NVIDIA DCGM Privilege Escalation in GPU-Accelerated Kubernetes Clusters
Overview
A high-severity privilege escalation vulnerability was identified in NVIDIA's Data Center GPU Manager (DCGM) component, affecting multi-tenant Kubernetes clusters used for AI/ML workloads. The vulnerability, tracked as CVE-2023-25515, resides in the DCGM daemonset that runs on each GPU-enabled node. A flaw in the inter-process communication (IPC) mechanism allows a low-privileged user within a container to send a specially crafted message to the DCGM process running on the host. Successful exploitation of this vulnerability allows the attacker to execute arbitrary code with root privileges on the underlying host node. In a typical AI platform environment, this allows a malicious data scientist or a compromised ML training job to break out of its container sandbox and gain full control of the host. From there, the attacker can compromise all other pods (including those of other tenants), access sensitive data and models, and potentially pivot to other parts of the network. This vulnerability is particularly critical because GPU-accelerated clusters are often shared resources, and the exploit does not require any special capabilities within the source container, making it a significant threat to the security and isolation of shared AI infrastructure. The issue was caused by improper input validation on messages received over a UNIX socket.
Affected Systems
Testing Guide
1. Check the version of DCGM running on your GPU nodes by exec-ing into a DCGM pod and running `dcgmi --version`. 2. If the version is prior to 3.1.8, the system is vulnerable. 3. Alternatively, check the version of the `gpu-operator` chart or image tag being used in your Kubernetes cluster.
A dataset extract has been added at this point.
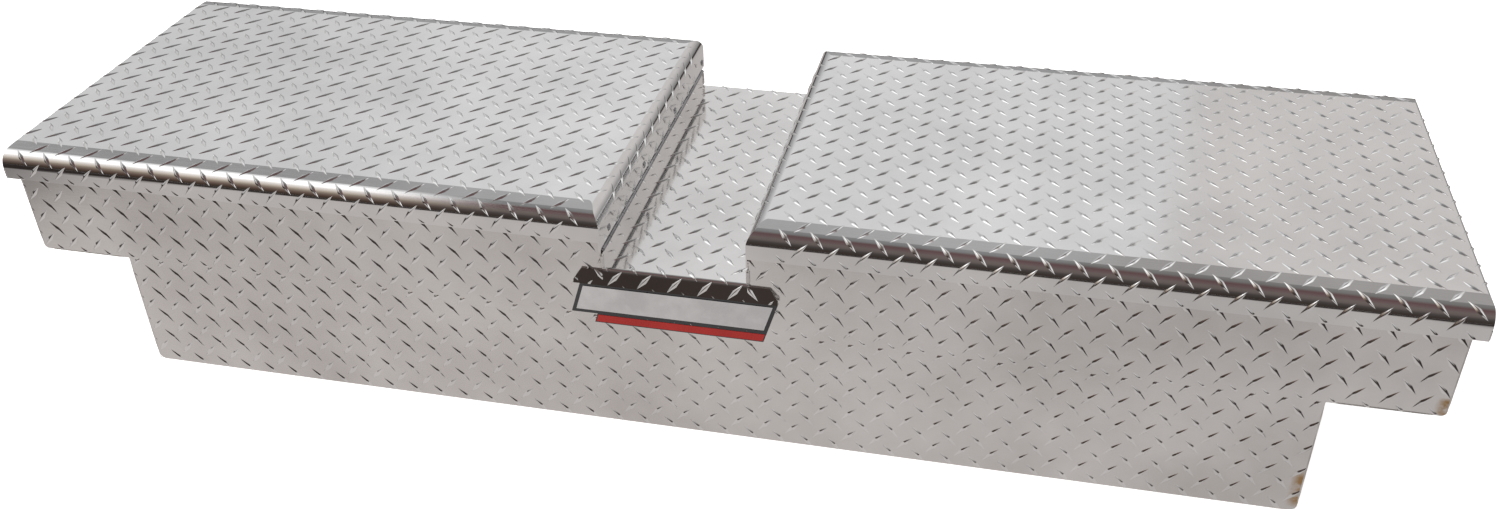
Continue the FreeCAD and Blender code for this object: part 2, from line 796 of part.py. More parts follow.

If it is prior to v22.9.2, you are likely affected.
Mitigation Steps
1. **Update NVIDIA Drivers and DCGM:** Upgrade the host drivers and DCGM to version 3.1.8 or later. 2. **Update GPU Operator:** If using Kubernetes, update the NVIDIA GPU Operator to version v22.9.2 or later, which includes the patched DCGM version. 3. **Restrict Node Access:** Limit `exec` access to pods running on GPU nodes to only trusted administrators. 4. **Use GVisor or Kata Containers:** For workloads requiring strong isolation, consider running them inside runtime sandboxes like gVisor or Kata Containers to provide an additional layer of kernel-level isolation.
Patch Details
Patched in DCGM 3.1.8 and incorporated into GPU Operator v22.9.2.